I’m not sure that better performance, reliable resource management, and higher scalability can be considered bells and whistles. They do, however, provide great value to VMware customers.
have you had a chance to work with windows server 8? Yes its pre production but it rocks!
What about KVM ?
If the big ones like BMC Software, HP, IBM, Intel, and Red Hat(okay small), wants an
open hypervisor solution, what does thes meen to vmware?
Is this true with specvirt 2010 and kvm?
For example, of the 17 SPECvirt 2010 benchmark results published at spec.org, 10 were achieved using KVM technology, including the highest performance benchmark overall and the highest number of performant virtual machines running on a single host.
The hypervisor uses Security-Enhanced Linux, developed by the U.S. National Security Agency
However, one piece of the KVM puzzle that is still missing is the lack of a complete management environment
Means the big one will buy small companies for kvm management
It is quite ironic from VMware run such blog when we know that we are not allowed to benchmark VMware products!
Gregory, that is not true. Benchmarking is allowed — to publish results the methodology just requires VMware review.

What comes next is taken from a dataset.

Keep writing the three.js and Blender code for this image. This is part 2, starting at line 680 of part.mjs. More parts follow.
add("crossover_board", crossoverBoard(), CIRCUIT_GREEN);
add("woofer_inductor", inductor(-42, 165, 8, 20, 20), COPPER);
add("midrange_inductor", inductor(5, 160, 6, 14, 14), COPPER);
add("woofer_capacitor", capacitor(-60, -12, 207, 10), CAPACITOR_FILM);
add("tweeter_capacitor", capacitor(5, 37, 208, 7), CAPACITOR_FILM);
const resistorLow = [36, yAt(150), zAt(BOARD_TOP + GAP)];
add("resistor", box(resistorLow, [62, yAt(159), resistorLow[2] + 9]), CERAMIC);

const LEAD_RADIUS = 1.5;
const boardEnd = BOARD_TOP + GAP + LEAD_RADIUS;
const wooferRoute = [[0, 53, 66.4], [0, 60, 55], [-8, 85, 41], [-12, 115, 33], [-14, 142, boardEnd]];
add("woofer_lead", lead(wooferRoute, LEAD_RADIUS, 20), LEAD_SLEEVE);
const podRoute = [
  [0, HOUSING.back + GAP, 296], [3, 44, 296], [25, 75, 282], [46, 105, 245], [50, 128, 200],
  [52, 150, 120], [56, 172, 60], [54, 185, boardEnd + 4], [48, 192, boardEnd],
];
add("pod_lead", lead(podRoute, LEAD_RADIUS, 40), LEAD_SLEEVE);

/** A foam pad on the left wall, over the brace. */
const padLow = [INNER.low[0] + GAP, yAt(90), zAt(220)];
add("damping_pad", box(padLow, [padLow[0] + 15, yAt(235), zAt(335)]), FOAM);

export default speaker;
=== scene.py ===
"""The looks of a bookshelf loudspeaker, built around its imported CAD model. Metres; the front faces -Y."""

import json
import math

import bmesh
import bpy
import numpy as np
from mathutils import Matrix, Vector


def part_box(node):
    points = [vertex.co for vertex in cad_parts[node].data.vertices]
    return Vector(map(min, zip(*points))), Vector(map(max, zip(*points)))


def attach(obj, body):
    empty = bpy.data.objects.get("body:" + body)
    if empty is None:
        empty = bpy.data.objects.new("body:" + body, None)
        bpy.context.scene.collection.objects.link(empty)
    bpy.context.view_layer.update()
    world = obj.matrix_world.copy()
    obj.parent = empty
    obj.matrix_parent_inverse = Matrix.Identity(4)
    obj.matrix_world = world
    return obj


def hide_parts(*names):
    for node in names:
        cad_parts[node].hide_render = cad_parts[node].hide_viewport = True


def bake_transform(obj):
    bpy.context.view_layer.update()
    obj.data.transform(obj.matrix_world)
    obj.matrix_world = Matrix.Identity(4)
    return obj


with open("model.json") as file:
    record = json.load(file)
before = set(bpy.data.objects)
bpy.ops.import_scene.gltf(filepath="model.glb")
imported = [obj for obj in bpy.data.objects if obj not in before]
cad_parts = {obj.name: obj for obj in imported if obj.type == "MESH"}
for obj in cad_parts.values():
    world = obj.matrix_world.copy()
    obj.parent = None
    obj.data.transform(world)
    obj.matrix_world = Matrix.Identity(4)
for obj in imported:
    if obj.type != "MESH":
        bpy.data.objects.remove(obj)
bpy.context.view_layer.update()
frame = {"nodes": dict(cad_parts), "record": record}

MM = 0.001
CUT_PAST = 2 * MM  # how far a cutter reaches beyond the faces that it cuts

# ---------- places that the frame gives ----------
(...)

have you ever seen a benchmark that show vmware in a bad light, the answer is no even if it was true, they wouldn’t allow the publishing of the benchmark. Obviously thats not true for hyper-v or other hypervisors..
All, I can say is live migration is a pure immitation of vMotion n several other features..
There are is no such thing as a independent performance test since VMWare simply doesn’t allow such tests to be published without their approval. Any pro HyperV tests won’t get their approval – end of story -_-
Who cares how much VM products cost, I will NEVER buy microshaft products, they are simply crap products with a price tag.
VMWARE ROCKS PERIOD….
I’m a consultant on VMWare and Hyper-v, lately I have had a 80% occupation on Hyper-V R2 SP1 and I am going to start a PoC with Hyper-V 3.0 Beta for a costumer searching for free replication and more than 8 vprocs.
I only want to say you that with windows 7 or Windows 2008 inside the VMs I feel under the same conditions Hyper-V is better than ESX, for linux VMs and old OSs I prefeer ESX, but customers are starting to see there is no real problem using Hyper-V and I am thinking this is going to be the rule for Hyper-V 3.0.
Just my experience.
I can mostly say up tell this point hyper-v was a me too product but at this point things change somewhat. It will be an interesting to see how this all pans out in the next year or so.